** begin Records for the exercise **

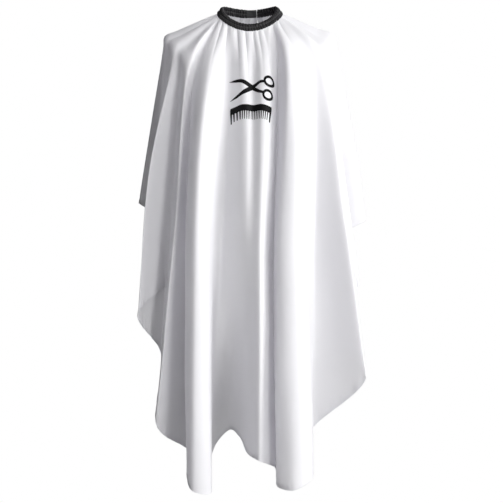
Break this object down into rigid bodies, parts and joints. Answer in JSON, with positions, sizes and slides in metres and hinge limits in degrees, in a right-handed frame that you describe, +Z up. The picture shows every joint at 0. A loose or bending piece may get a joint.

** end Records for the exercise **
** begin Records for the exercise **

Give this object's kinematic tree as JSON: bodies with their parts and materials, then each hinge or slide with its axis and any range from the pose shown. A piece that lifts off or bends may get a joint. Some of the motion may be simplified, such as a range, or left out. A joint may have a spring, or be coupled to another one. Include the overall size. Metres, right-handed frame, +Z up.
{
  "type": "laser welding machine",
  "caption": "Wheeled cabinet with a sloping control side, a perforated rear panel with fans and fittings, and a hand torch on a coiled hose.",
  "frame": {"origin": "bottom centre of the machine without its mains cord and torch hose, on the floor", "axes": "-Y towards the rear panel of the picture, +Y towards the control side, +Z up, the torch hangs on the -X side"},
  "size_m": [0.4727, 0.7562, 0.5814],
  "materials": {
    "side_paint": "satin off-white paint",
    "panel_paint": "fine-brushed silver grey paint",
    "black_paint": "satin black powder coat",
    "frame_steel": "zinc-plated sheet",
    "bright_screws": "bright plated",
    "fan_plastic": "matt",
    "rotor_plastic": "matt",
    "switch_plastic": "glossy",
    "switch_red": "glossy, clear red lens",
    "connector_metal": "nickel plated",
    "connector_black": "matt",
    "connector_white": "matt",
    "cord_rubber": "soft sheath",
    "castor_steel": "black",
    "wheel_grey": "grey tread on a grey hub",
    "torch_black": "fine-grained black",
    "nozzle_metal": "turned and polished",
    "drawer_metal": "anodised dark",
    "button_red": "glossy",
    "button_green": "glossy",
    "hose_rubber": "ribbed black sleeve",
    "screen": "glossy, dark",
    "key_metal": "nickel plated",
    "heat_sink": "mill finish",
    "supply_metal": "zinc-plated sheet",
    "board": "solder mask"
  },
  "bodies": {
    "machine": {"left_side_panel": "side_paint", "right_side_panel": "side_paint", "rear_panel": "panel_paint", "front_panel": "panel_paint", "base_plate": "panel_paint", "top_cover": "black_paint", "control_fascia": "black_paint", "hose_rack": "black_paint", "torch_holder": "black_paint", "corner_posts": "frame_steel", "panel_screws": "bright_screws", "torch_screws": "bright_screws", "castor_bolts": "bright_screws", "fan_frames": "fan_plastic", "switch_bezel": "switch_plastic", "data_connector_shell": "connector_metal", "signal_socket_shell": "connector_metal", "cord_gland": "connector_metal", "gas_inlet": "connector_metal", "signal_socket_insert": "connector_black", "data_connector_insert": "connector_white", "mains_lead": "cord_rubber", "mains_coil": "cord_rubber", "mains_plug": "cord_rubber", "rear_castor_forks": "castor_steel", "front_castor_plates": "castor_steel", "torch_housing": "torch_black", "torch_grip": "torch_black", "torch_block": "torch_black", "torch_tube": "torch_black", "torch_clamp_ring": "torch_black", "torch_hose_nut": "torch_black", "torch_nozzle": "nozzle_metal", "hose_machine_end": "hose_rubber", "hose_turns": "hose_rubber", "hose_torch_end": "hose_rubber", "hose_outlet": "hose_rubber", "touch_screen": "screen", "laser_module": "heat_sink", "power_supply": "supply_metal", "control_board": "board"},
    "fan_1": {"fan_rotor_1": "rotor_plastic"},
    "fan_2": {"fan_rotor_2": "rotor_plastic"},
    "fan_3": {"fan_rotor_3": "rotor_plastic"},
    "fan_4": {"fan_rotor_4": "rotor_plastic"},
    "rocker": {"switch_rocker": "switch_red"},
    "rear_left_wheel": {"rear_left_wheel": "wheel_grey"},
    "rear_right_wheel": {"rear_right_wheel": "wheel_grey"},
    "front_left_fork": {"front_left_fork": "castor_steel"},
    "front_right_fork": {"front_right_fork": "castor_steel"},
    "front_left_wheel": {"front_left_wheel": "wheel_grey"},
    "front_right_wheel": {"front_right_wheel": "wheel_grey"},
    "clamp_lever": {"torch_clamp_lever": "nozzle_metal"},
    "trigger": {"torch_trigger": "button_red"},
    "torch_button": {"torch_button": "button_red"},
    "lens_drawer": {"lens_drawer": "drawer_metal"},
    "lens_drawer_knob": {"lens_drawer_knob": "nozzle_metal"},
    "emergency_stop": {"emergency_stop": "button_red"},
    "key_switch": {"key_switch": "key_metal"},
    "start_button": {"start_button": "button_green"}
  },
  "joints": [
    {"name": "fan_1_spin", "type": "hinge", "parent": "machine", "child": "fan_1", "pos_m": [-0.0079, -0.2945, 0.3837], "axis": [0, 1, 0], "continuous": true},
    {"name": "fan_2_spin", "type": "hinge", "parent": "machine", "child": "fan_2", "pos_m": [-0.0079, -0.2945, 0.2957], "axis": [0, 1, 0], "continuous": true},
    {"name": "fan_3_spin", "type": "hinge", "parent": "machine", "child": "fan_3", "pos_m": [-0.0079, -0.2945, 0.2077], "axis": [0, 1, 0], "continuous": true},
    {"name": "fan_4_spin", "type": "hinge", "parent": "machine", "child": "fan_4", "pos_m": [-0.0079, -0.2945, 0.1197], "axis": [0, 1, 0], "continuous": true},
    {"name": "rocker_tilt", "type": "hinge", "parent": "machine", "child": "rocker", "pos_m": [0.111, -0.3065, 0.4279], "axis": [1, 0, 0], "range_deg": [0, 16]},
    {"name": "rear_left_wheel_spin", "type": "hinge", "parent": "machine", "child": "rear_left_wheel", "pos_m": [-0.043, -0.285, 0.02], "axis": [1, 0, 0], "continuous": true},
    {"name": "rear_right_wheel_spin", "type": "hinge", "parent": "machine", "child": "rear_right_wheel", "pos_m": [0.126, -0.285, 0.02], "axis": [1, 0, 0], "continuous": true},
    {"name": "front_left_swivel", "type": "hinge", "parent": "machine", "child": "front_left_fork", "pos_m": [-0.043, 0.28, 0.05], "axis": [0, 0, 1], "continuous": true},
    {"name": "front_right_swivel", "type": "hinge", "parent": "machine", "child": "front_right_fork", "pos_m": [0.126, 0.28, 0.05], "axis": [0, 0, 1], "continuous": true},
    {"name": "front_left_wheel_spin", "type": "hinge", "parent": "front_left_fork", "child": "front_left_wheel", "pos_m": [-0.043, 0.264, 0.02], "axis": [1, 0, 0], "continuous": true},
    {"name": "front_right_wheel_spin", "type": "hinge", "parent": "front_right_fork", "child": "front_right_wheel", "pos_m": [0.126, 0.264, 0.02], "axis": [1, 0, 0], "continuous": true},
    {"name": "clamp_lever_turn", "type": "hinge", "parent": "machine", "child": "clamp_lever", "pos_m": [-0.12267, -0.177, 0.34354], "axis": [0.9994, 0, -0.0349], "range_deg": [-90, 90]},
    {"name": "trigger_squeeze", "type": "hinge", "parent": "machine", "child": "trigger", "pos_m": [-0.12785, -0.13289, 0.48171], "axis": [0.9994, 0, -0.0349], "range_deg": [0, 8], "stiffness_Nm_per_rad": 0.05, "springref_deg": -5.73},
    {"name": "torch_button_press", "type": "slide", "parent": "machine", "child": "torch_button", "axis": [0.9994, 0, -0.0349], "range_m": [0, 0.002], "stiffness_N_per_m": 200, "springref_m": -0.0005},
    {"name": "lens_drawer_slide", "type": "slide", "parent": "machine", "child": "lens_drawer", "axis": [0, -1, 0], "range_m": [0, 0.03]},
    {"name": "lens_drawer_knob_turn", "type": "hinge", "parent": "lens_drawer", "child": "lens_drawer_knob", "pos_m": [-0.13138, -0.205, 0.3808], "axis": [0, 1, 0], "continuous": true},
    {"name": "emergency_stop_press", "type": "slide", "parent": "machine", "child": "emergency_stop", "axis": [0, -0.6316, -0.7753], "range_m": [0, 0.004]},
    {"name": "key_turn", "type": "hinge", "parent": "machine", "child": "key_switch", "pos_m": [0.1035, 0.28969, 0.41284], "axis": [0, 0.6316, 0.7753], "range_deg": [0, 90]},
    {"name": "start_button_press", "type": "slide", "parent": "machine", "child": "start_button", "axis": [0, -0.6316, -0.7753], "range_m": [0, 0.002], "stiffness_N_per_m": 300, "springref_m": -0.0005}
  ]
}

** end Records for the exercise **

* [The exercise]
Search the material above for "that". Pull out each line where it shows up.

* [Solved problem]
Break this object down into rigid bodies, parts and joints. Answer in JSON, with positions, sizes and slides in metres and hinge limits in degrees, in a right-handed frame that you describe, +Z up. The picture shows every joint at 0. A loose or bending piece may get a joint.
Give this object's kinematic tree as JSON: bodies with their parts and materials, then each hinge or slide with its axis and any range from the pose shown. A piece that lifts off or bends may get a joint. Some of the motion may be simplified, such as a range, or left out. A joint may have a spring, or be coupled to another one. Include the overall size. Metres, right-handed frame, +Z up.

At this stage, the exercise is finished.